AP photographer walks free after two-year detention


New York, April 16, 2008—Associated Press photographer Bilal Hussein was freed today from U.S. custody in Iraq, ending a two-year ordeal in which he fended off unsubstantiated accusations from the U.S. military that he collaborated with Iraqi insurgents.

The AP reported that Hussein was “handed over to AP colleagues on Wednesday in Baghdad.”

“We are thrilled that Bilal Hussein’s troubling ordeal has finally come to an end and that he is now a free man,” said CPJ Executive Director Joel Simon. “He now joins a growing list of journalists detained in conflict zones by the U.S. military for prolonged periods and eventually released without any charges or crimes ever substantiated against them. This deplorable practice should be of concern to all journalists. It basically allows the U.S. military to remove journalists from the field, lock them up, and never be compelled to say why.

“The U.S. can begin to erase this blemish on its record by halting open-ended and unsupported detentions and promptly charging or releasing those it continues to hold.”

Hussein was released after an Iraqi judicial committee dropped legal proceedings against him on April 9 and ordered him freed under the country’s new amnesty law, which closes a case and does not reflect guilt. A separate Iraqi panel ordered a “halt to all legal proceedings” against Hussein on a remaining accusation on Sunday, the AP reported. The U.S. military agreed to release the journalist after determining that he “no longer presents an imperative threat to security.”

Hussein, an Iraqi who shared in the AP’s 2005 Pulitzer Prize for photography, was detained by U.S. forces on April 12, 2006, and held on vague and shifting allegations that he had ties to Iraqi insurgents. But U.S. authorities never charged Hussein with a crime, nor did they publicly disclose evidence against him. In November 20007, the U.S. military informed the AP that it would refer Hussein’s case to the Iraqi justice system for possible prosecution.

An Iraqi court granted Hussein a closed-door hearing on December 9, but a judge ordered that details of the hearing be kept secret and placed a gag order on the participants.
In addition to Hussein’s case, there are at least eight others documented by CPJ of Iraqi journalists who have been held by U.S. forces for weeks or months without charge or conviction.

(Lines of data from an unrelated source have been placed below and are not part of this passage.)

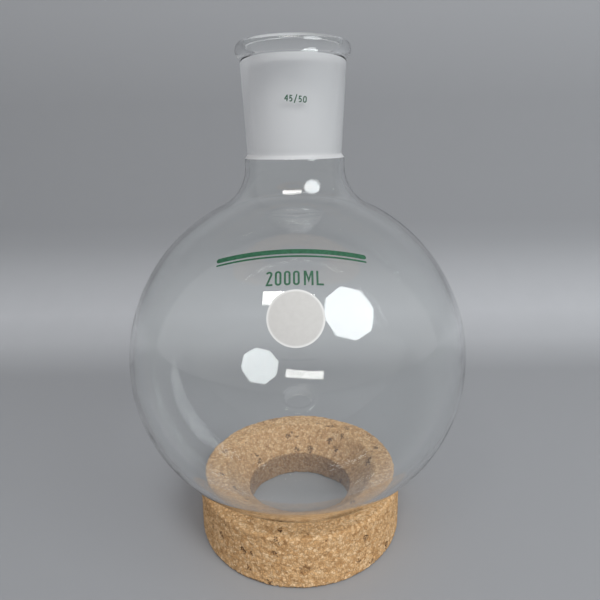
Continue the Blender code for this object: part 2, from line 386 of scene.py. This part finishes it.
# %% Ground glass
def ground_glass():
    finish = Finish("ground_borosilicate")
    grit = finish.noise(2600.0, 2.0, 0.7)
    normal = finish.add("ShaderNodeBump", None, {"Strength": 0.3, "Distance": 0.0001, "Height": grit})
    frost = finish.add("ShaderNodeBsdfPrincipled", None,
                       {"Base Color": (0.97, 0.97, 0.97, 1.0), "Roughness": 0.55,
                        "IOR": GLASS_INDEX, "Transmission Weight": 1.0, "Normal": normal})
    milky = (0.95, 0.95, 0.96, 1.0)
    haze = finish.add("ShaderNodeBsdfTranslucent", None, {"Color": milky})
    matt = finish.add("ShaderNodeBsdfDiffuse", None, {"Color": milky})
    scatter = finish.add("ShaderNodeMixShader", None, {0: 0.5, 1: haze, 2: matt})
    surface = finish.add("ShaderNodeMixShader", None, {0: 0.8, 1: frost, 2: scatter})
    return finish.show(let_lamps_in(finish, surface, 0.94, 3.0))


flask.data.materials.append(ground_glass())
print("slot 1:", flask.data.materials[1].name)

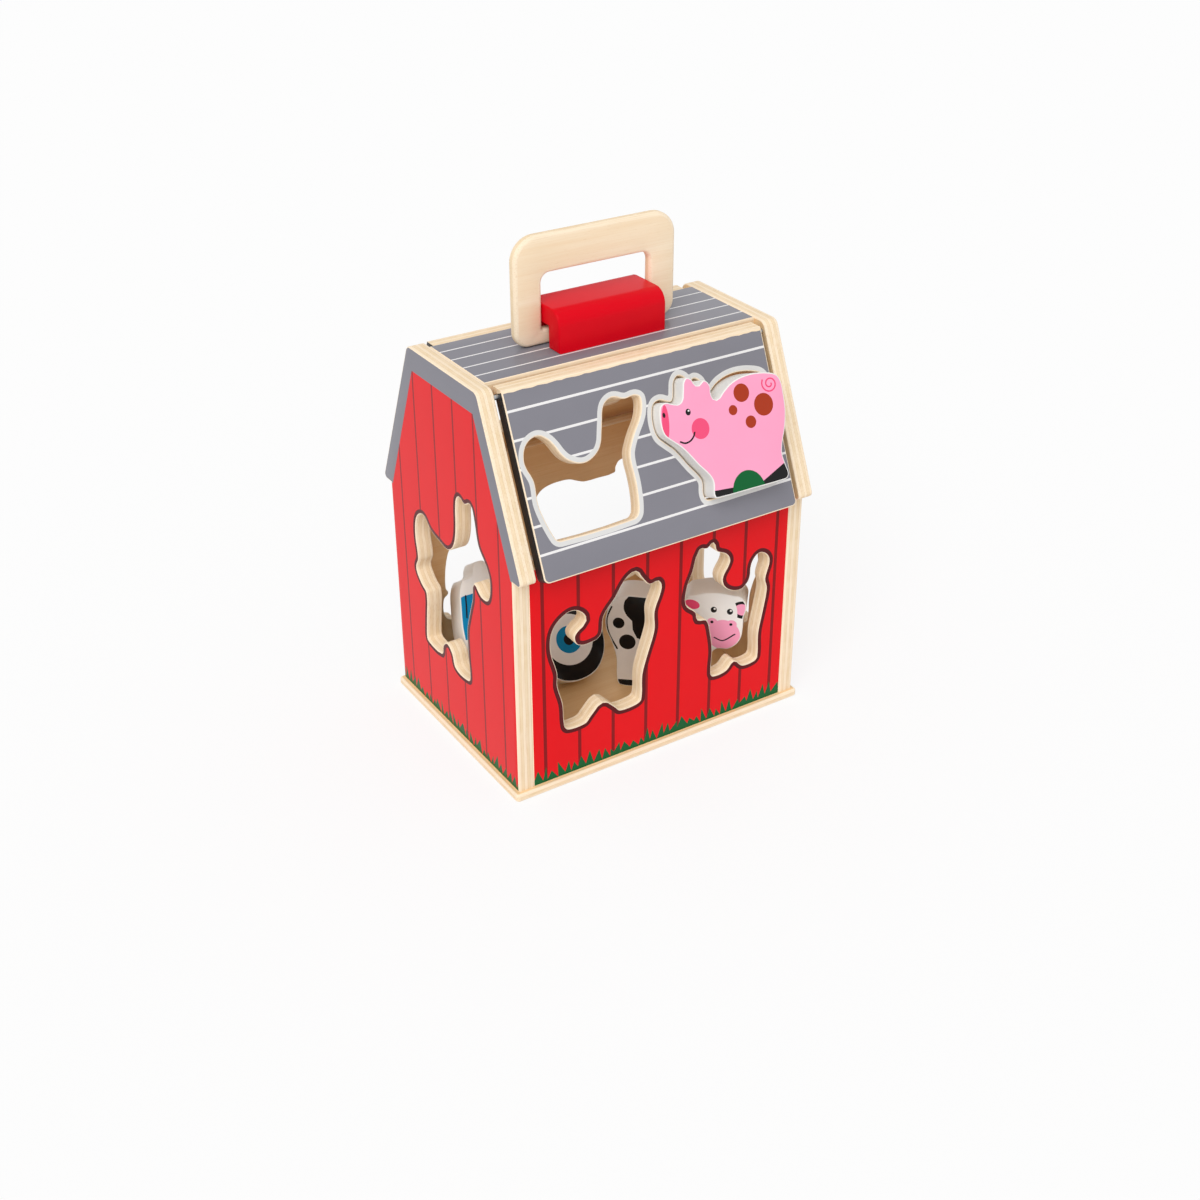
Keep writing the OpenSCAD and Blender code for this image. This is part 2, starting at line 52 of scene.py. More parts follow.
nodeBody = {n: body for body, names in frame["record"]["behaviour"]["bodies"].items() for n in names}
print("frame loaded,", len(frame["nodes"]), "nodes")


cameraView = {"place": (-0.4273, -0.6700, 0.5296), "target": (0.005714, -0.003741, 0.097807),
              "lens": 49.40, "shiftX": -0.0072, "shiftY": -0.05}
studio = {"ambient": 0.62, "sunStrength": 1.6, "sunSpread": 0.7, "sunFrom": (-0.6, -0.56, 0.85),
          "floorSize": 6.0, "floorColour": "#f6f6f6", "floorGlow": 0.8}


def linearColour(hexText):
    # sRGB hex to linear light, by the sRGB curve
    c = np.array([int(hexText[i:i + 2], 16) for i in (1, 3, 5)]) / 255
    c = np.where(c <= 0.04045, c / 12.92, ((c + 0.055) / 1.055) ** 2.4)
    return (*c.tolist(), 1.0)


def addNode(tree, kind, inputs=None, **settings):
    # One shader node: its settings, then each input linked from a socket or set to a value
    node = tree.nodes.new("ShaderNode" + kind)
    for name, value in settings.items():
        setattr(node, name, value)
    for name, value in (inputs or {}).items():
        if isinstance(value, bpy.types.NodeSocket):
            tree.links.new(value, node.inputs[name])
        else:
            node.inputs[name].default_value = value
    return node


def emptyTree(owner):
    owner.use_nodes = True
    owner.node_tree.nodes.clear()
    return owner.node_tree


def backdropRays(tree):
    # 1 for rays of the camera, of gloss and of clear things, else 0
    path = addNode(tree, "LightPath").outputs
    some = addNode(tree, "Math", {0: path["Is Camera Ray"], 1: path["Is Glossy Ray"]}, operation="ADD")
    return addNode(tree, "Math", {0: some.outputs[0], 1: path["Is Transmission Ray"]},
                   operation="ADD", use_clamp=True).outputs[0]


def makeCamera():
    data = bpy.data.cameras.new("camera")
    data.sensor_width, data.lens = 36.0, cameraView["lens"]
    data.shift_x, data.shift_y = cameraView["shiftX"], cameraView["shiftY"]
    camera = bpy.data.objects.new("camera", data)
    camera.location = cameraView["place"]
    look = Vector(cameraView["target"]) - Vector(cameraView["place"])
    camera.rotation_euler = look.to_track_quat("-Z", "Y").to_euler()
    bpy.context.collection.objects.link(camera)
    bpy.context.scene.camera = camera


def makeStudio():
    world = bpy.data.worlds.new("studio")
    tree = emptyTree(world)
    level = addNode(tree, "Mix", {0: backdropRays(tree), 2: studio["ambient"], 3: 1.0}, data_type="FLOAT")
    sky = addNode(tree, "Background", {"Color": (1, 1, 1, 1), "Strength": level.outputs[0]})
    addNode(tree, "OutputWorld", {"Surface": sky.outputs[0]})
    bpy.context.scene.world = world

    lamp = bpy.data.lights.new("softKey", "SUN")
    lamp.energy, lamp.angle = studio["sunStrength"], studio["sunSpread"]
    sun = bpy.data.objects.new("softKey", lamp)
    sun.rotation_euler = Vector(studio["sunFrom"]).to_track_quat("Z", "Y").to_euler()
    bpy.context.collection.objects.link(sun)

    paper = bpy.data.materials.new("mattWhitePaper")    # plain backdrop paper, no gloss
    tree = emptyTree(paper)
    matt = addNode(tree, "BsdfDiffuse", {"Color": linearColour(studio["floorColour"])})
    glow = addNode(tree, "Emission", {"Color": (1, 1, 1, 1), "Strength": 1.0})
    share = addNode(tree, "Math", {0: backdropRays(tree), 1: studio["floorGlow"]}, operation="MULTIPLY")
    both = addNode(tree, "MixShader", {0: share.outputs[0], 1: matt.outputs[0], 2: glow.outputs[0]})
    addNode(tree, "OutputMaterial", {"Surface": both.outputs[0]})
    half = studio["floorSize"] / 2
    mesh = bpy.data.meshes.new("floor")
    mesh.from_pydata([(-half, -half, -1e-4), (half, -half, -1e-4), (half, half, -1e-4), (-half, half, -1e-4)],
                     [], [(0, 1, 2, 3)])
    mesh.materials.append(paper)
    floor = bpy.data.objects.new("floor", mesh)
    bpy.context.collection.objects.link(floor)


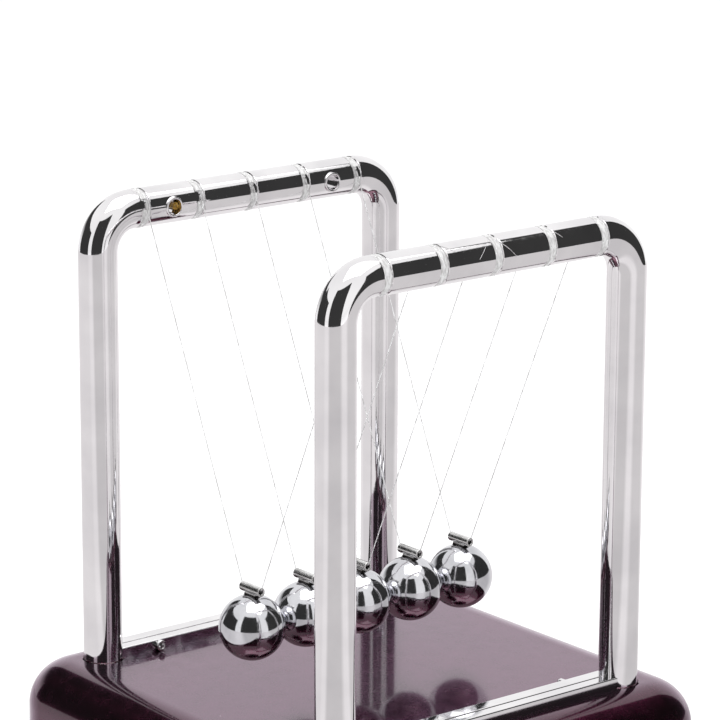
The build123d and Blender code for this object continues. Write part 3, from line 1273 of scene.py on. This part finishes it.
@dataclass
class LooseEnd:
    """A loose end of line lying over a top bar: it begins and turns in degrees, and drifts along X."""

    wardrobe: Wardrobe
    end: End
    number: int
    name: str
    begin: float
    turn: float
    advance: float
    line_radius: float = 0.045 * MM
    lift: float = 0.07 * MM

    def build(self) -> None:
        """Builds and dresses the loose end."""
        tie = Tie(self.wardrobe, self.end, self.number)
        radius = RingFrame.tube_radius + self.lift
        begin, turn = math.radians(self.begin), math.radians(self.turn)
        spin_axis = Vector((-self.end.value, 0, 0)) * (1 if turn > 0 else -1)
        onward = tie.around(begin + math.copysign(math.pi / 2, turn), 1.0) - tie.axis_point
        bar = RoundBar(tie.around(begin, radius), onward, self.line_radius, 8)
        bar.bend(tie.axis_point, spin_axis, abs(turn), 30, self.advance * spin_axis.x)
        bar.close()
        piece = new_piece(self.name, bar.mesh, 60.0)
        self.wardrobe.finish(piece, "fishing_line")
        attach(piece, STAND)
        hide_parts(f"wrap_{self.end.word}_{self.number}")


# Groove, name, where it begins and how far it turns in degrees, and its drift along X.
LOOSE_ENDS = (
    (3, "loose_end_a", 118.0, 62.0, 5.2 * MM),
    (3, "loose_end_b", 100.0, 70.0, -6.4 * MM),
    (4, "loose_end_c", 112.0, 38.0, 3.4 * MM),
    (2, "loose_end_d", 96.0, 44.0, 4.2 * MM),
)


@dataclass
class PocketGlue:
    """A dab of yellowed glue in the bottom of a frame pocket."""

    wardrobe: Wardrobe
    end: End
    radius: float = 0.95 * MM
    depth: float = 1.7 * MM
    offset: float = 0.98 * MM
    lump: float = 0.35 * MM

    def build(self) -> None:
        """Builds and dresses the dab."""
        inward = Vector((0, -self.end.value, 0))
        floor = RingFrame.tube_radius - RingFrame.pocket_depth - RingFrame.rim_sink / 2
        pocket_x = (ball_place(1).x + ball_place(2).x) / 2
        centre = Vector((pocket_x + self.offset, self.end.value * post_y(), bar_height()))
        centre += inward * floor
        mesh = bmesh.new()
        radius, depth = self.radius, self.depth
        profile = ((0.02 * radius, 0), (radius, 0), (radius, depth * 0.9), (radius * 0.8, depth * 0.72),
                   (radius * 0.4, depth * 0.5), (0.02 * radius, depth * 0.46))
        Lathe.spin(mesh, profile, centre, inward, Vector((1, 0, 0)), 40)
        for vert in mesh.verts:
            if (vert.co - centre).dot(inward) > RingFrame.rim_sink / 2:
                vert.co += inward * (self.lump * noise.noise(vert.co * 900.0))
        piece = new_piece(f"{self.end.word}_pocket_glue", mesh, 60.0)
        self.wardrobe.finish(piece, "aged_glue")
        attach(piece, STAND)
        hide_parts(f"glue_{self.end.word}")


# ---- studio


@dataclass
class Studio:
    """Pale floor, soft light, dark room seen only in the shine, and the camera."""

    azimuth: float = -38.94
    elevation: float = 14.32
    roll: float = 0.23
    distance: float = 0.908
    aim: tuple[float, float, float] = (0.0002, 0.0, 0.1032)
    lens: float = 181.3
    room_radius: float = 0.80
    # Painted light and shade of the table as reflections see it: grey where the dark room shades it, white where
    # light falls.
    table_lit_and_shaded_tones: tuple[tuple[float, float], ...] = (
        (-180, 0.89), (-145, 0.89), (-130, 0.80), (-60, 0.80), (-50, 0.87), (-38, 0.87), (-28, 0.64),
        (20, 0.64), (33, 0.86), (50, 0.87), (63, 0.67), (112, 0.67), (132, 0.89), (180, 0.89))

    def glow(self, nodes: Nodes, colour: bpy.types.NodeSocket) -> None:
        """Makes a material give off a colour evenly, for the painted reflections.

        Args:
            nodes: The material's nodes.
            colour: The colour.
        """
        emission = nodes.add("Emission", Strength=1.0)
        nodes.join(colour, emission.inputs["Color"])
        nodes.join(emission.outputs[0], nodes.tree.nodes["Material Output"].inputs["Surface"])

    def in_shine_only(self, piece: bpy.types.Object) -> None:
        """Shows a stage piece only in reflections.

        Args:
            piece: The piece.
        """
        piece.visible_camera = False
        piece.visible_diffuse = False
        piece.visible_shadow = False
        piece.visible_transmission = False

    def direction(self, degrees: float) -> Vector:
        """A level direction.

        Args:
            degrees: Its angle, counted from the camera's side towards the right.

        Returns:
            The direction.
        """
        turn = math.radians(self.azimuth)
        to_camera = Vector((math.sin(turn), -math.cos(turn), 0))
        to_right = Vector((math.cos(turn), math.sin(turn), 0))
        angle = math.radians(degrees)
        return to_camera * math.cos(angle) + to_right * math.sin(angle)

    def room_wall(self, name: str, span: tuple[float, float], heights: tuple[float, float, float],
                  radius: float, tones: tuple[float, float] = (0.040, 0.040), fade: float = 0.2) -> None:
        """One stretch of the room round the table, a glowing painted reflection seen only in the shine.

        Args:
            name: The piece's name.
            span: Where it starts and ends, in degrees from the camera's side.
            heights: Its lower edge, and its top at the start and at the end.
            radius: Distance from the middle.
            tones: Its tone at the lower edge and higher up.
            fade: Height over which the first tone turns into the second.
        """
        (start, end), (bottom, top_start, top_end) = span, heights
        mesh = bmesh.new()
        first = mesh.verts.new(self.direction(start) * radius + Vector((0, 0, bottom)))
        bmesh.ops.spin(mesh, geom=[first], cent=(0, 0, 0), axis=(0, 0, 1), steps=24,
                       angle=math.radians(end - start), use_duplicate=False)
        grown = bmesh.ops.extrude_edge_only(mesh, edges=mesh.edges[:])
        for vert in only(bmesh.types.BMVert, grown["geom"]):
            level = Vector((vert.co.x, vert.co.y, 0)).normalized()
            share = math.degrees(self.direction(start).angle(level)) / (end - start)
            vert.co.z = top_start + (top_end - top_start) * share
        wall = new_piece(name, mesh)
        nodes = Nodes(name)
        height = nodes.add("SeparateXYZ")
        nodes.join(nodes.place(), height.inputs[0])
        rise = nodes.spread(height.outputs["Z"], 0.0, 1.0, bottom, bottom + fade)
        self.glow(nodes, nodes.ramp(rise, [(0.0, (tones[0],) * 3), (1.0, (tones[1],) * 3)]))
        wall.data.materials.append(nodes.material)
        self.in_shine_only(wall)

    def table_shine(self) -> None:
        """The table as the shine sees it: a glowing painted reflection, white, with painted shade that greys it
        before each dark stretch of room.
        """
        mesh = bmesh.new()
        bmesh.ops.create_circle(mesh, cap_ends=True, segments=96, radius=self.room_radius,
                                matrix=Matrix.Translation((0, 0, 0.0004)))
        disc = new_piece("table_painted_shade_in_shine", mesh)
        nodes = Nodes("table_painted_shade_in_shine")
        gradient = nodes.add("TexGradient", gradient_type="RADIAL")
        coordinates = nodes.add("TexCoord")
        mapping = nodes.add("Mapping")
        camera_turn = math.atan2(self.direction(0).y, self.direction(0).x)
        mapping.inputs["Rotation"].default_value = (0, 0, -camera_turn)
        nodes.join(coordinates.outputs["Object"], mapping.inputs["Vector"])
        nodes.join(mapping.outputs["Vector"], gradient.inputs["Vector"])
        tones = nodes.ramp(gradient.outputs["Fac"], [
            (angle / 360 + 0.5, (tone, tone * 0.975, tone * 0.985)) for angle, tone in self.table_lit_and_shaded_tones])
        self.glow(nodes, tones)
        disc.data.materials.append(nodes.material)
        self.in_shine_only(disc)

    def floor(self) -> None:
        """Large pale floor."""
        mesh = bmesh.new()
        bmesh.ops.create_grid(mesh, x_segments=1, y_segments=1, size=6.0)
        floor = new_piece("floor", mesh)
        nodes = Nodes("floor_paper")
        nodes.set(Roughness=0.9)
        tone = nodes.ramp(nodes.noise(4.0, 2.0), [(0.3, (0.93, 0.93, 0.935)), (0.7, (0.95, 0.95, 0.955))])
        nodes.drive("Base Color", tone)
        floor.data.materials.append(nodes.material)

    def world(self) -> None:
        """Even white surroundings."""
        world = bpy.data.worlds.new("white_room")
        bpy.context.scene.world = world
        world.use_nodes = True
        back = world.node_tree.nodes["Background"]
        back.inputs["Color"].default_value = (1.0, 1.0, 1.0, 1.0)
        back.inputs["Strength"].default_value = 1.0

    def lamp(self, name: str, place: Vector, size: float, power: float) -> None:
        """A square softbox aimed at the object.

        Args:
            name: The lamp's name.
            place: Where it stands.
            size: Length of its sides.
            power: Its power in watts.
        """
        light = bpy.data.lights.new(name, "AREA")
        light.size = size
        light.energy = power
        holder = bpy.data.objects.new(name, light)
        bpy.context.scene.collection.objects.link(holder)
        holder.location = place
        aim = Vector(self.aim) - place
        holder.rotation_euler = aim.to_track_quat("-Z", "Y").to_euler()

    def camera(self) -> None:
        """The camera at the viewing angle."""
        turn, rise = math.radians(self.azimuth), math.radians(self.elevation)
        back = Vector((math.sin(turn) * math.cos(rise), -math.cos(turn) * math.cos(rise), math.sin(rise)))
        right = Vector((math.cos(turn), math.sin(turn), 0))
        up = back.cross(right)
        twist = math.radians(self.roll)
        spin = Matrix.Rotation(twist, 3, back)
        right, up = spin @ right, spin @ up
        data = bpy.data.cameras.new("camera")
        data.lens = self.lens
        data.sensor_width = 36.0
        data.clip_start = 0.01
        camera = bpy.data.objects.new("camera", data)
        bpy.context.scene.collection.objects.link(camera)
        axes = Matrix((right, up, back)).transposed().to_4x4()
        camera.matrix_world = Matrix.Translation(Vector(self.aim) + back * self.distance) @ axes
        bpy.context.scene.camera = camera

    def build(self) -> None:
        """Sets up the whole studio."""
        bpy.context.scene.view_settings.view_transform = "Standard"
        self.world()
        self.floor()
        self.table_shine()
        reach = self.room_radius
        # Painted reflections: glowing dark walls of the room, one wall bright at its foot, and a glowing white
        # card, all seen only in reflections.
        self.room_wall("room_left", (-118, -57), (0.0, 0.66, 0.50), reach)
        self.room_wall("room_camera_side", (-38, 23), (0.0, 0.97, 0.97), reach)
        self.room_wall("room_right", (56, 130), (0.0, 0.62, 1.16), reach)
        self.room_wall("room_back_left", (-150, -118), (0.13, 1.3, 1.3), reach + 0.02, (0.95, 0.04), 0.20)
        self.room_wall("card_left", (-180, -100), (0.25, 0.75, 0.75), 0.24, (1.0, 1.0))
        self.lamp("softbox", Vector((0.1, -0.1, 1.1)), 0.9, 6.0)
        self.camera()


def main() -> None:
    """Builds every piece in order."""
    logging.basicConfig(level=logging.INFO, format="%(message)s")
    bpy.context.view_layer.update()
    wardrobe = Wardrobe()
    wardrobe.dress_frame()
    LOG.info("carried-over pieces dressed")
    Base(wardrobe).build()
    LOG.info("base built")
    for end in End:
        RingFrame(wardrobe, end).build()
        LOG.info("%s frame built", end.word)
    for number in BALL_NUMBERS:
        HungBall(wardrobe, number).build()
        LOG.info("ball %d built", number)
    for end in End:
        for number in BALL_NUMBERS:
            Tie(wardrobe, end, number).build()
        PocketGlue(wardrobe, end).build()
    for loose_end in LOOSE_ENDS:
        LooseEnd(wardrobe, End.FRONT, *loose_end).build()
    LOG.info("ties, glue and loose ends built")
    Studio().build()
    LOG.info("studio built")


if __name__ == "__main__":
    main()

Worldwide, the U.S. military continues to hold at least two other journalists without charge or due process. Al-Jazeera cameraman Sami al-Haj has been held at Guantánamo Bay, Cuba, after being detained in Pakistan in December 2001. CPJ outlined the case and called for due process in a special report in October 2006, “The Enemy?” The military is also holding Jawed Ahmad, a journalist for Canada’s CTV, at Bagram Air Base in Afghanistan. Ahmad has been held since October 26, 2007, according to CTV.